# Any Kyocera Product Experiences



## jp1203 (Jul 21, 2005)

Hey All,

A huge power surge hit the house a week ago during an ice storm, basically from what we've been told, the 110 and 220v lines crossed, causing 220 current to go through the 110 plugs. It fried three of my printers. To consolidate at least my two lasers, I've been looking into a color laser with a very low TCO. I've found one I really like, for $600. It's a Kyocera EcoPro EP C220N. It's classified as a "printer for busy mid-size workgroups," but given the sheer amount of pages I print, I think I need something a step above your typical small office laser.

After talking to many many copier shops a few months ago when looking to repair an old Sharp machine, everyone who mentioned good brands of copiers mentioned Kyocera. They said of the ones they've sold, the repairs have been few and far between, and the performance of the machines is excellent.
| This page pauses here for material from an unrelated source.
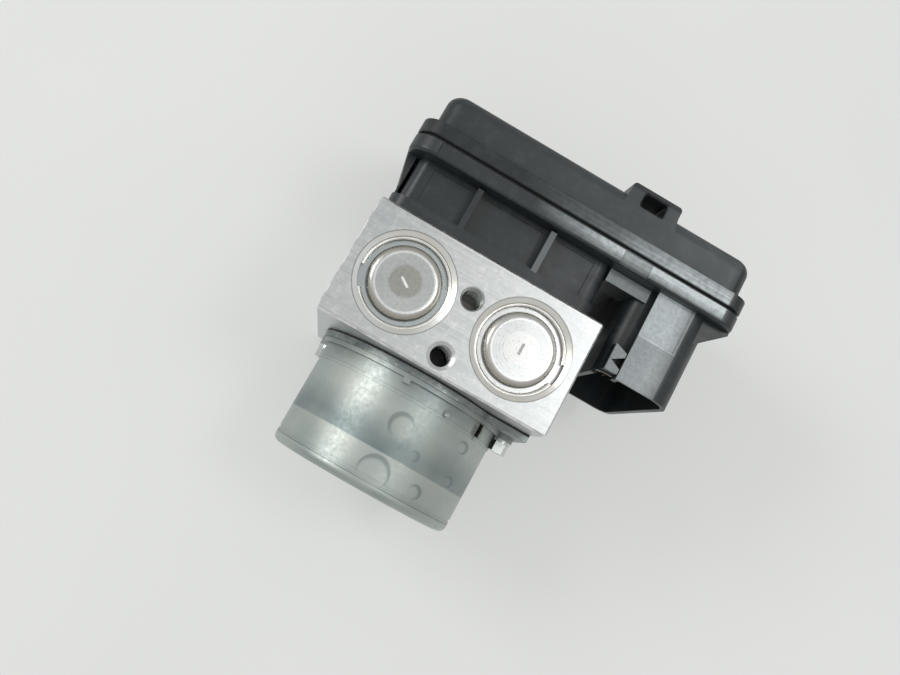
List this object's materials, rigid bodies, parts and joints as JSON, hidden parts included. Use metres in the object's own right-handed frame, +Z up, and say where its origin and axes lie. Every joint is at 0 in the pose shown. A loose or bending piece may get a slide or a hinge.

Anyone have a Kyocera machine anywhere they work, or heard any stories about the company? Everything I've heard about them has been good, but I'd like some input from all of you, as I nearly always make my purchase decisions with the help of you all.

FWIW, link is here http://www.kyoceraecopro.com/EcoPropub/jsp/Kyocera/productdetails.jsp?pid=100011&cid=100002

Newegg currently has it for 599.99.

Thanks,
Joe


----------



## bp936 (Oct 13, 2003)

We have 2 at work and that one has the least breakdowns compared to the Lexmark and another brand I don't remember
But it is a commercial one, copies, prints, and is on the company network. In our department there are a lot of managers who print tons of reports and it seems to work well, we have it for 2 years.
The small desktop HP laserjets are very noisy and get often screwed up with network settings, they only print, no scanning. The older HP's were much more reliable.
I don't know how the Kyocera is for home use


----------



## micromgr (Oct 1, 2008)

At a company that i worked for about 12 years ago we had about 6 of the kyocera printers. We had very few problems with them. Out of warrenty repair was a little costly but the service was very good. Compared with the other printers they were top notch.


----------



## muppy03 (Jun 19, 2006)

Have about 4 doing invoicing at work. Only thing I hate is the damn beep beep beep when they run out of paper. They are several years old now and I know for a fact no service has been done on them in the last 4 years at least.


----------